Obviously, you are valued, guessing by the range of work you do and your time there. So it's more than likely management will work with you rather than risk losing you, should you decide one day to go elsewhere or look for part-time work.

The key thing to keep in mind is that you need to make it so that your bosses see no downside in whatever deal you propose.

They may well respect you and respect the job that you do, but managers are very keen to sniffing out situations that could lead to trouble.

Say you come up with a plan that looks good on paper, and you and management agree to give it a try. But early on it turns into a problem.

You really like the time at home and don't want to give it up. They are unhappy. A battle erupts, words go back and forth, and you end leaving. Or you stay but you're unhappy and so are they.

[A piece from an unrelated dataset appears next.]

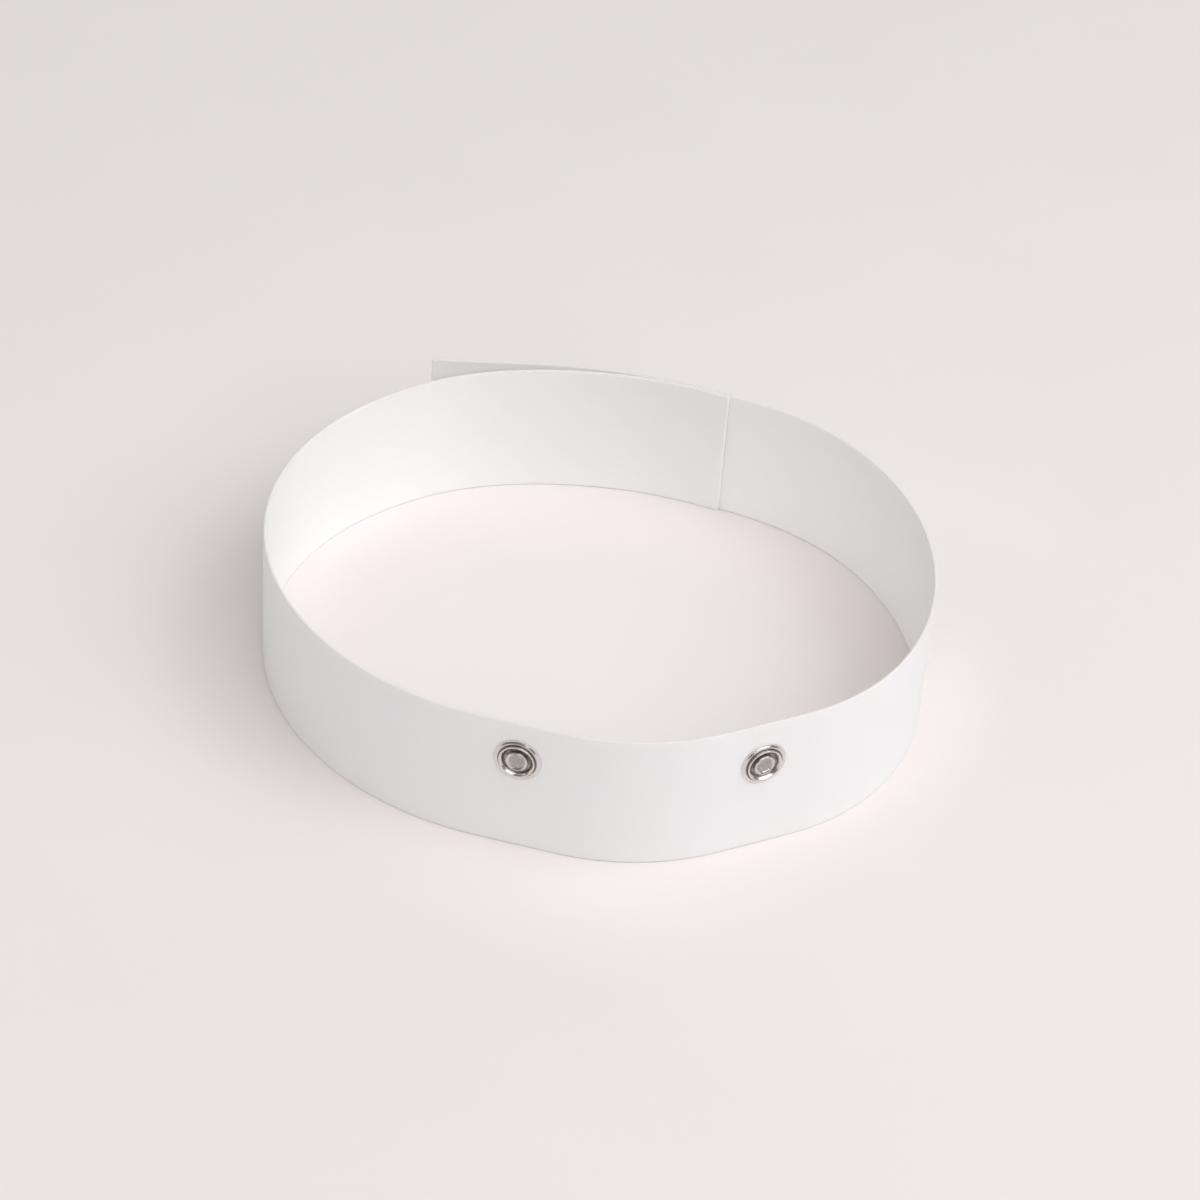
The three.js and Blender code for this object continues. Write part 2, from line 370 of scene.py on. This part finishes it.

They then say to themselves, look, we tried to do something for her and it's backfired on us.

To avoid that situation, you need to set things up so that if a snag does develop, you can come back together and craft a schedule that does work for both sides.

One approach may be to try a limited flexible schedule that has you working at home one day, or even a half day. Then you can always go back and tinker with it to get more time at home.

It might make sense to set up a one-month trial.

The important thing is that whatever plan you come up with has a built-in comfort level for management.

If you create the right plan, you win and management wins.